#### TASK STATEMENT
Copy out, unchanged, every line from the start of the records to the line that contains "return Pos(plug_face[0], plug_face[1], grip_middle)", and stop there.

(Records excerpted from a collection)

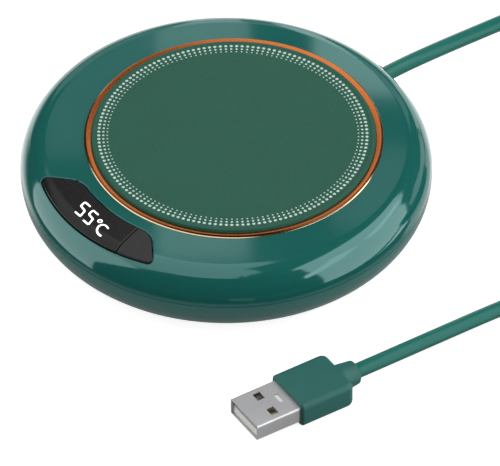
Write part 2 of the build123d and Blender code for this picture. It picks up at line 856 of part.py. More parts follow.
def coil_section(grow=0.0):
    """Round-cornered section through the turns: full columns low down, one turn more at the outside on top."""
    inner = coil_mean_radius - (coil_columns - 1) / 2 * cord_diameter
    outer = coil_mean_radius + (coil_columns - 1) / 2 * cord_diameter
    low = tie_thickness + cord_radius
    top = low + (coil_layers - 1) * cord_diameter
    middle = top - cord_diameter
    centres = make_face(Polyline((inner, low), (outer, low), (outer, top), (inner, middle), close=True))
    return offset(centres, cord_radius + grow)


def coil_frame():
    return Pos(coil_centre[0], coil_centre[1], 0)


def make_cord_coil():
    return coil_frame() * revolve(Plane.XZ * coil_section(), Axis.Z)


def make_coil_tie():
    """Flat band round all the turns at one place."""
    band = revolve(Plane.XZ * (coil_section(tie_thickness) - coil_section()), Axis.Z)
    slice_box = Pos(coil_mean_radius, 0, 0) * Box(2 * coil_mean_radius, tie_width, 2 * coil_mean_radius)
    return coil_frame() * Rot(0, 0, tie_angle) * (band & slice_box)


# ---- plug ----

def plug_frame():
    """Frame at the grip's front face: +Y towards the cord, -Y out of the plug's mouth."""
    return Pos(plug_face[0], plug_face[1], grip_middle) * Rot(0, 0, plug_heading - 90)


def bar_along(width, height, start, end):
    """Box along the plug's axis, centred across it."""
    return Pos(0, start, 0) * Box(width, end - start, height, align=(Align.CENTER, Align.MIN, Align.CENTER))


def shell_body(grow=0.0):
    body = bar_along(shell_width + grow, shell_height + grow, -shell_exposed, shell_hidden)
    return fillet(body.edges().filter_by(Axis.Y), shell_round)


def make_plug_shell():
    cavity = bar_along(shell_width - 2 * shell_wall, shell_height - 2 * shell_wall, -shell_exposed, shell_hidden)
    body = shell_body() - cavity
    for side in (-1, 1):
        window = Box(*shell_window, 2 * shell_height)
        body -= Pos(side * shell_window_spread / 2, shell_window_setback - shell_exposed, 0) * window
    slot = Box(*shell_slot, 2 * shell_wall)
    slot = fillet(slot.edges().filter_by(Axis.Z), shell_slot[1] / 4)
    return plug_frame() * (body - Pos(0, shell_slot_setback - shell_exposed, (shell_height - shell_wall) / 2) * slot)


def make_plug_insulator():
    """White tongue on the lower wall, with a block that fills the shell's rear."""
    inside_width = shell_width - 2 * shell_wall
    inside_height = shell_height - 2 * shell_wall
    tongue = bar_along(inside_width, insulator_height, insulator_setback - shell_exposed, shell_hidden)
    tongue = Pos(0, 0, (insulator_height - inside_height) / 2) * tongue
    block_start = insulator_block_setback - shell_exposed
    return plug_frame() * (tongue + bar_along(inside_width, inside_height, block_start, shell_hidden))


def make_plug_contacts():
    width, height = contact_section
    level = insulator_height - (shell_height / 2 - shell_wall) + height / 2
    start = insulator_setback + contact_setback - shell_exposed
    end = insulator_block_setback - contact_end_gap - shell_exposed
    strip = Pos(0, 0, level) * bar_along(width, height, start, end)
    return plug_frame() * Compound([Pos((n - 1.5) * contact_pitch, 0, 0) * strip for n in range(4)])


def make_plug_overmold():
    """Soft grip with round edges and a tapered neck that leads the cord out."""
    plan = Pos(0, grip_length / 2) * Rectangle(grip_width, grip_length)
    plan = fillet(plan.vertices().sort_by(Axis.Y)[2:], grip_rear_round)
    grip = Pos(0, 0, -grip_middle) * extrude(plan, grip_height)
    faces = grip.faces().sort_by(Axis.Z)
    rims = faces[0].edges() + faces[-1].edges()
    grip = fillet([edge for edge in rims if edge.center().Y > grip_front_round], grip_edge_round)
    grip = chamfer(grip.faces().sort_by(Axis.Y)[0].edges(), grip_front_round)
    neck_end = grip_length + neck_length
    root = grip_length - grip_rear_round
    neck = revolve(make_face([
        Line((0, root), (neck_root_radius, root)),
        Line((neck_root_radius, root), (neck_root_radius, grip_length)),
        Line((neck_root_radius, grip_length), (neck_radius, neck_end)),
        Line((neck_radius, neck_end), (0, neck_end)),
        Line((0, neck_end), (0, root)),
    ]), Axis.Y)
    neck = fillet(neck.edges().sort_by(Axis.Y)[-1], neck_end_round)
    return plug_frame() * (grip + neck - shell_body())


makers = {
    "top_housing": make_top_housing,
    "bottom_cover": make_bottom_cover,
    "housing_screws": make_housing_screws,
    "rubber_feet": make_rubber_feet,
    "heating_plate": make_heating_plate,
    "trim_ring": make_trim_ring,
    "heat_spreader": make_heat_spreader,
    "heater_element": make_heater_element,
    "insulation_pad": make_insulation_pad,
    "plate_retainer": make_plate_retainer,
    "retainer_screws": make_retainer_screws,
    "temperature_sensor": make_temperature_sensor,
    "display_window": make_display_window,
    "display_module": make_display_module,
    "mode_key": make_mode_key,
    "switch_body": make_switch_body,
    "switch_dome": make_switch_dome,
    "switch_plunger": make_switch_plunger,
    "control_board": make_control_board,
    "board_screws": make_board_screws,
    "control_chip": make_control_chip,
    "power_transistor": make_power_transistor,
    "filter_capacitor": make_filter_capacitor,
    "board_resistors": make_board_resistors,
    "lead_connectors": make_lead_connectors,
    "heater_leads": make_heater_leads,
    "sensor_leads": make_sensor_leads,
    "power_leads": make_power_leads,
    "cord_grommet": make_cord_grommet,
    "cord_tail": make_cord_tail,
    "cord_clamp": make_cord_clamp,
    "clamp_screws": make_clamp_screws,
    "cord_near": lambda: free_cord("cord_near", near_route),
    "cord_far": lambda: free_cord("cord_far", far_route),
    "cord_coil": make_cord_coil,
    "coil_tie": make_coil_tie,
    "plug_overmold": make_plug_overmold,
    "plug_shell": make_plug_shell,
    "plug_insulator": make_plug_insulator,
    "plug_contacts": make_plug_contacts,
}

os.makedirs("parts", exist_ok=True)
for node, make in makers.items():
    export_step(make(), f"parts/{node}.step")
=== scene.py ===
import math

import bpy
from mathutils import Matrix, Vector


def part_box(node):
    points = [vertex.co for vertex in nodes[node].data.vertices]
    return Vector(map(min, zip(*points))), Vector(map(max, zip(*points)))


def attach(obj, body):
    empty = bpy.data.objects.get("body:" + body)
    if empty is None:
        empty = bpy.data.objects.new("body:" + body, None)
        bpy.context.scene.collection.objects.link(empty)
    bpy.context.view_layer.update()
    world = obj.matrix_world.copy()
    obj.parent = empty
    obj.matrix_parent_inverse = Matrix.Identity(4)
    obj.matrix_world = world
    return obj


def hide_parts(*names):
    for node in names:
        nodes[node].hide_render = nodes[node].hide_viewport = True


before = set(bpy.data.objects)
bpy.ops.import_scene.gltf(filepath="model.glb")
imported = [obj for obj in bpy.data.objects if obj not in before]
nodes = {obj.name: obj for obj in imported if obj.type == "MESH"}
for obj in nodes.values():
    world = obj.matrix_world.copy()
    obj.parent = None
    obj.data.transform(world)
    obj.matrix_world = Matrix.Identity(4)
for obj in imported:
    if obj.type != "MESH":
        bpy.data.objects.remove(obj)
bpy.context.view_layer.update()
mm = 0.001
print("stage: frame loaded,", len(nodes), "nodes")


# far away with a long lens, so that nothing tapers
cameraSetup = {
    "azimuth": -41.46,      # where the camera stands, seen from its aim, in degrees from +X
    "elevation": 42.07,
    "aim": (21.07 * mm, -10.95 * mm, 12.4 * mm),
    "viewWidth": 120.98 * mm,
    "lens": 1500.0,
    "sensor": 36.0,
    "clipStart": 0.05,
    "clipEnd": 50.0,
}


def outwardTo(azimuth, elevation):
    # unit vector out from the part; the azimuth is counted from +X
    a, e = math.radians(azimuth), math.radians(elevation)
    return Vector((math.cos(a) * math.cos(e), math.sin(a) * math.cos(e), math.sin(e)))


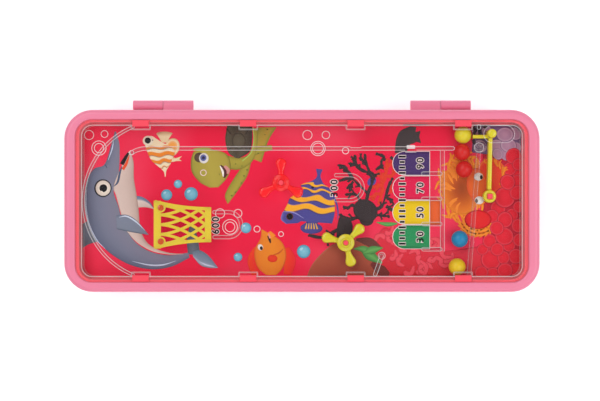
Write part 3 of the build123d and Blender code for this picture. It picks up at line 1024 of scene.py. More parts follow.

#### WRITTEN SOLUTION
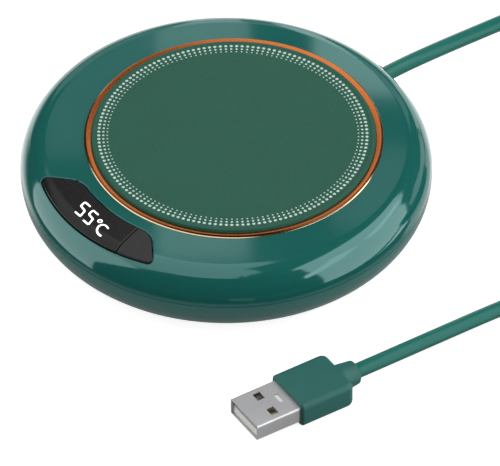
Write part 2 of the build123d and Blender code for this picture. It picks up at line 856 of part.py. More parts follow.
def coil_section(grow=0.0):
    """Round-cornered section through the turns: full columns low down, one turn more at the outside on top."""
    inner = coil_mean_radius - (coil_columns - 1) / 2 * cord_diameter
    outer = coil_mean_radius + (coil_columns - 1) / 2 * cord_diameter
    low = tie_thickness + cord_radius
    top = low + (coil_layers - 1) * cord_diameter
    middle = top - cord_diameter
    centres = make_face(Polyline((inner, low), (outer, low), (outer, top), (inner, middle), close=True))
    return offset(centres, cord_radius + grow)


def coil_frame():
    return Pos(coil_centre[0], coil_centre[1], 0)


def make_cord_coil():
    return coil_frame() * revolve(Plane.XZ * coil_section(), Axis.Z)


def make_coil_tie():
    """Flat band round all the turns at one place."""
    band = revolve(Plane.XZ * (coil_section(tie_thickness) - coil_section()), Axis.Z)
    slice_box = Pos(coil_mean_radius, 0, 0) * Box(2 * coil_mean_radius, tie_width, 2 * coil_mean_radius)
    return coil_frame() * Rot(0, 0, tie_angle) * (band & slice_box)


# ---- plug ----

def plug_frame():
    """Frame at the grip's front face: +Y towards the cord, -Y out of the plug's mouth."""
    return Pos(plug_face[0], plug_face[1], grip_middle) * Rot(0, 0, plug_heading - 90)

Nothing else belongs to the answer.